## REQUIRED WORK
Would you return all of this data exactly, leaving nothing out?

## INFORMATION PROVIDED
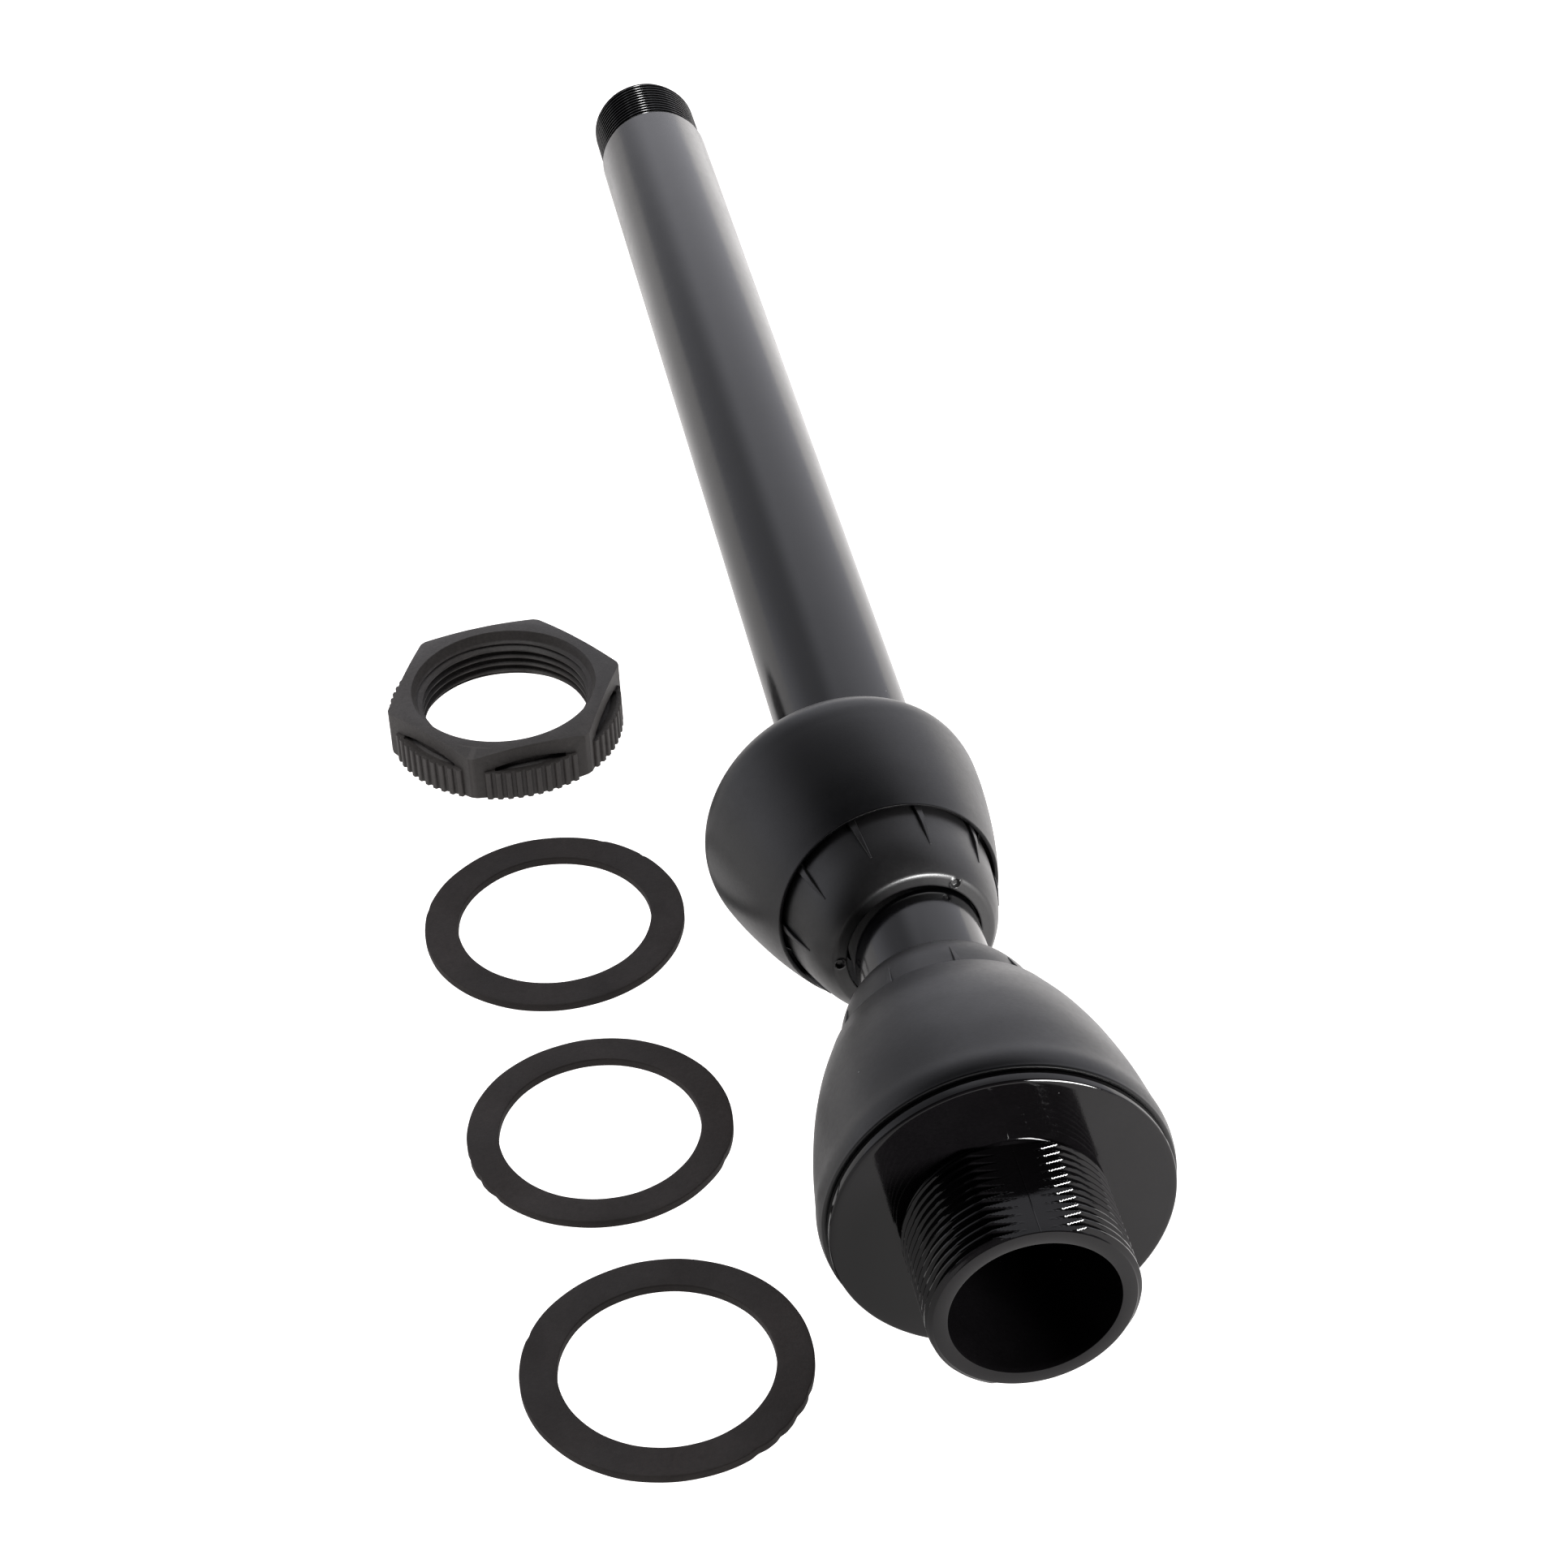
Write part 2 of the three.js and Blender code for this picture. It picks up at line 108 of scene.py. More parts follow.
def spline(points, count):
    """Smooth curve through the points, evenly spaced along its length."""
    knots = np.array(points, float)
    padded = np.vstack([2 * knots[0] - knots[1], knots, 2 * knots[-1] - knots[-2]])
    fine = []
    for i in range(len(knots) - 1):
        before, start, end, after = padded[i:i + 4]
        gap_in, gap, gap_out = (
            max(1e-6, np.linalg.norm(b - a)) ** 0.5
            for a, b in ((before, start), (start, end), (end, after)))
        slope_start = gap * ((start - before) / gap_in - (end - before) / (gap_in + gap)
                             + (end - start) / gap)
        slope_end = gap * ((end - start) / gap - (after - start) / (gap + gap_out)
                           + (after - end) / gap_out)
        for t in np.linspace(0, 1, 24, endpoint=False):
            fine.append((2 * t**3 - 3 * t**2 + 1) * start + (t**3 - 2 * t**2 + t) * slope_start
                        + (-2 * t**3 + 3 * t**2) * end + (t**3 - t**2) * slope_end)
    fine = np.array(fine + [knots[-1]])
    steps = np.linalg.norm(np.diff(fine, axis=0), axis=1)
    run = np.concatenate([[0], np.cumsum(steps)])
    at = np.linspace(0, run[-1], count)
    return np.stack([np.interp(at, run, fine[:, 0]), np.interp(at, run, fine[:, 1])], 1)


def offset(curve, amount):
    """The curve moved sideways by amount per point, to smaller radius if it runs along +Y."""
    tangent = np.gradient(curve, axis=0)
    tangent /= np.linalg.norm(tangent, axis=1)[:, None]
    normal = np.stack([-tangent[:, 1], tangent[:, 0]], 1)
    return curve + normal * amount[:, None]


def band(inner, outer, low, high):
    """Rectangular outline of a plain ring."""
    return [(inner, low), (outer, low), (outer, high), (inner, high)]


def ring_angles(count, zones):
    """Angles round a ring: count of them, plus finer (centre, half width, step) zones, degrees."""
    degrees = [360.0 * i / count for i in range(count)]
    for centre, half, step in zones:
        degrees = [a for a in degrees if abs((a - centre + 180) % 360 - 180) > half + step * 0.5]
        steps = int(round(2 * half / step))
        degrees += [(centre - half + step * i) % 360 for i in range(steps + 1)]
    return np.radians(np.array(sorted(set(round(a, 4) for a in degrees))))


# ------------------------------------------------------------------ solids: (vertices, faces)
def outward(verts, faces):
    """The closed solid with its faces turned outwards, judged by the sign of its volume."""
    volume = 0.0
    for size in {len(face) for face in faces}:
        group = np.array([face for face in faces if len(face) == size])
        for k in range(1, size - 1):
            cross = np.cross(verts[group[:, k]], verts[group[:, k + 1]])
            volume += float(np.einsum("ij,ij->", verts[group[:, 0]], cross))
    return (verts, faces) if volume > 0 else (verts, [list(face)[::-1] for face in faces])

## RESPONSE
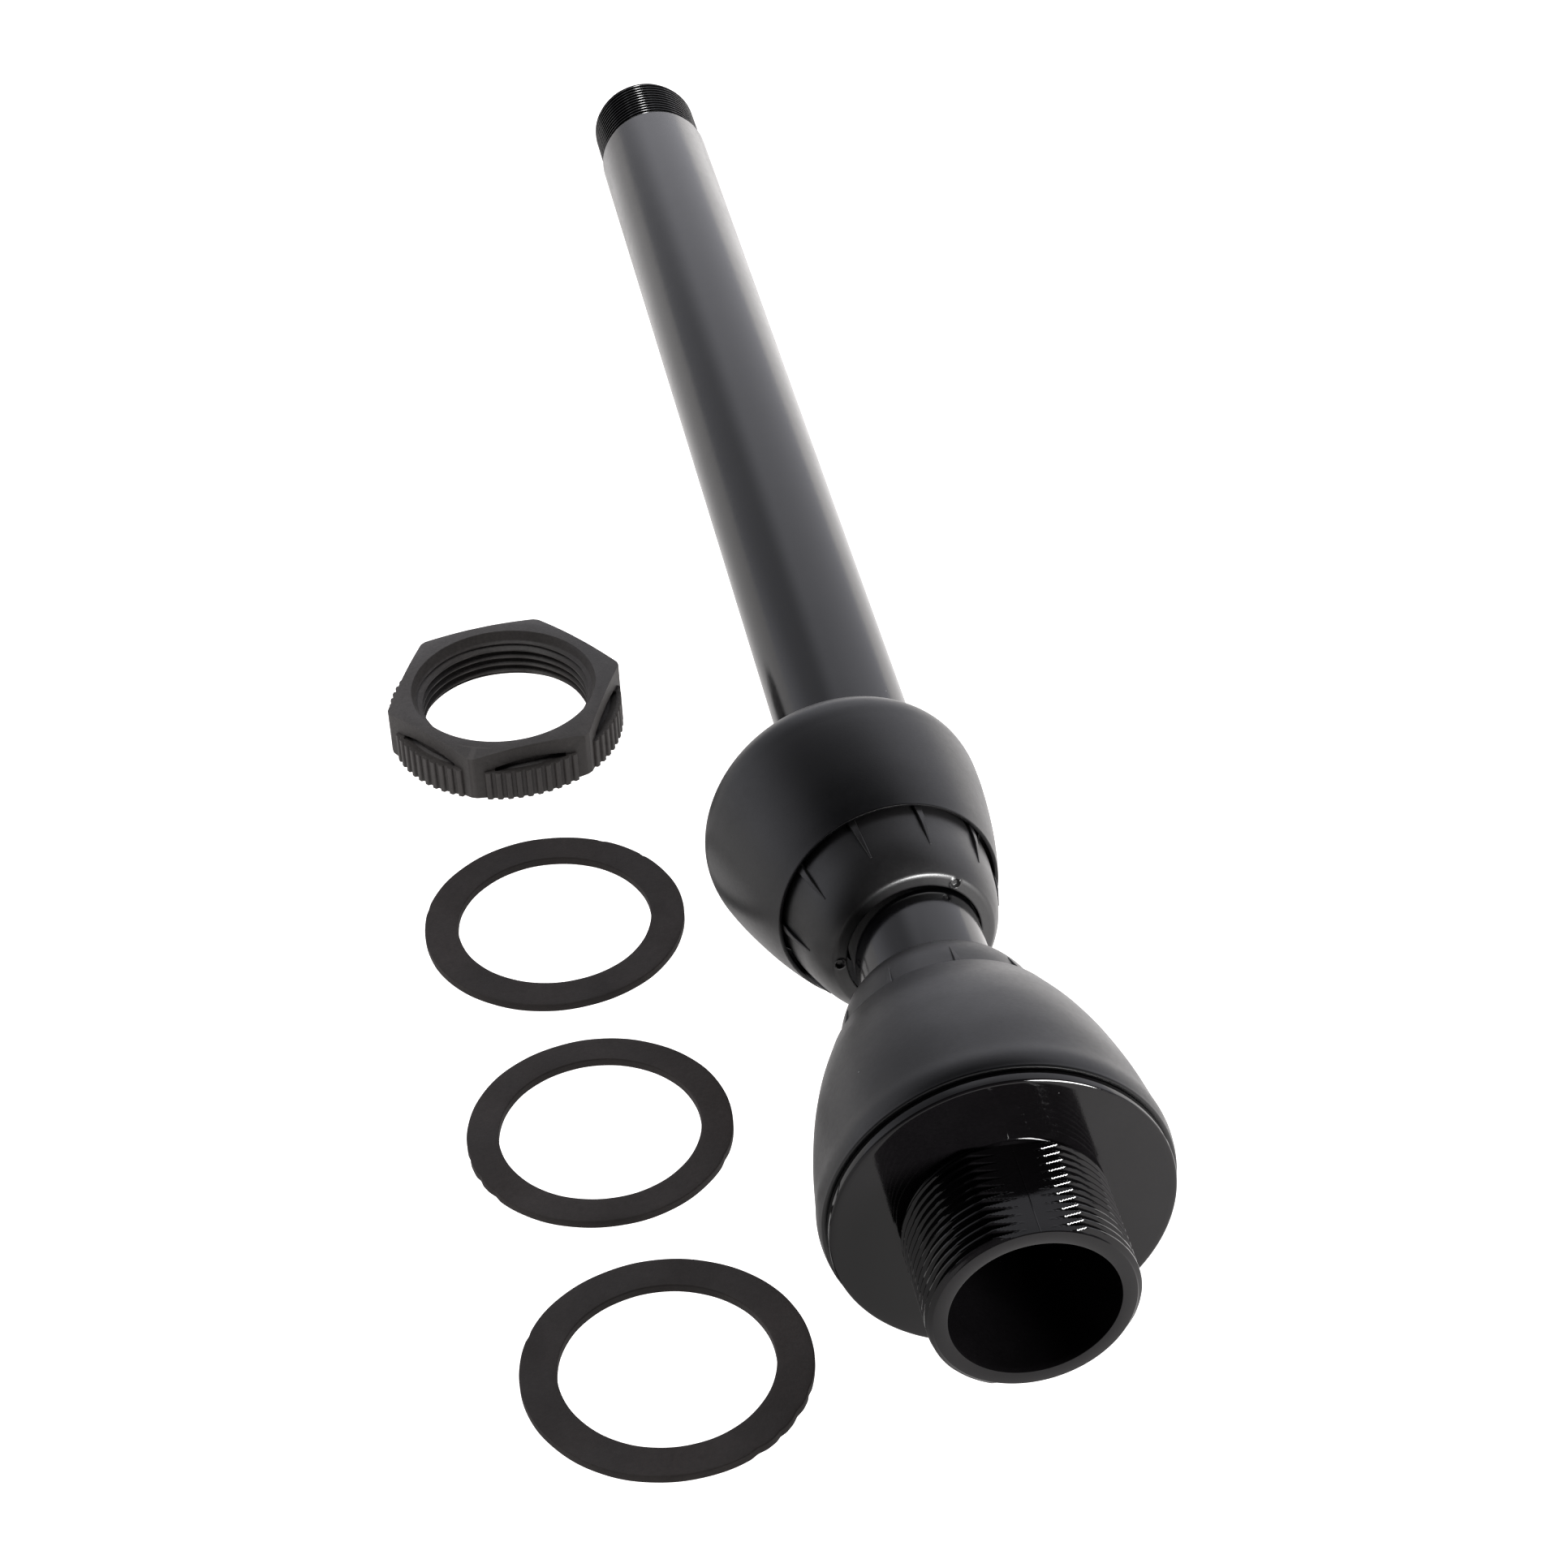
Write part 2 of the three.js and Blender code for this picture. It picks up at line 108 of scene.py. More parts follow.
def spline(points, count):
    """Smooth curve through the points, evenly spaced along its length."""
    knots = np.array(points, float)
    padded = np.vstack([2 * knots[0] - knots[1], knots, 2 * knots[-1] - knots[-2]])
    fine = []
    for i in range(len(knots) - 1):
        before, start, end, after = padded[i:i + 4]
        gap_in, gap, gap_out = (
            max(1e-6, np.linalg.norm(b - a)) ** 0.5
            for a, b in ((before, start), (start, end), (end, after)))
        slope_start = gap * ((start - before) / gap_in - (end - before) / (gap_in + gap)
                             + (end - start) / gap)
        slope_end = gap * ((end - start) / gap - (after - start) / (gap + gap_out)
                           + (after - end) / gap_out)
        for t in np.linspace(0, 1, 24, endpoint=False):
            fine.append((2 * t**3 - 3 * t**2 + 1) * start + (t**3 - 2 * t**2 + t) * slope_start
                        + (-2 * t**3 + 3 * t**2) * end + (t**3 - t**2) * slope_end)
    fine = np.array(fine + [knots[-1]])
    steps = np.linalg.norm(np.diff(fine, axis=0), axis=1)
    run = np.concatenate([[0], np.cumsum(steps)])
    at = np.linspace(0, run[-1], count)
    return np.stack([np.interp(at, run, fine[:, 0]), np.interp(at, run, fine[:, 1])], 1)


def offset(curve, amount):
    """The curve moved sideways by amount per point, to smaller radius if it runs along +Y."""
    tangent = np.gradient(curve, axis=0)
    tangent /= np.linalg.norm(tangent, axis=1)[:, None]
    normal = np.stack([-tangent[:, 1], tangent[:, 0]], 1)
    return curve + normal * amount[:, None]


def band(inner, outer, low, high):
    """Rectangular outline of a plain ring."""
    return [(inner, low), (outer, low), (outer, high), (inner, high)]


def ring_angles(count, zones):
    """Angles round a ring: count of them, plus finer (centre, half width, step) zones, degrees."""
    degrees = [360.0 * i / count for i in range(count)]
    for centre, half, step in zones:
        degrees = [a for a in degrees if abs((a - centre + 180) % 360 - 180) > half + step * 0.5]
        steps = int(round(2 * half / step))
        degrees += [(centre - half + step * i) % 360 for i in range(steps + 1)]
    return np.radians(np.array(sorted(set(round(a, 4) for a in degrees))))


# ------------------------------------------------------------------ solids: (vertices, faces)
def outward(verts, faces):
    """The closed solid with its faces turned outwards, judged by the sign of its volume."""
    volume = 0.0
    for size in {len(face) for face in faces}:
        group = np.array([face for face in faces if len(face) == size])
        for k in range(1, size - 1):
            cross = np.cross(verts[group[:, k]], verts[group[:, k + 1]])
            volume += float(np.einsum("ij,ij->", verts[group[:, 0]], cross))
    return (verts, faces) if volume > 0 else (verts, [list(face)[::-1] for face in faces])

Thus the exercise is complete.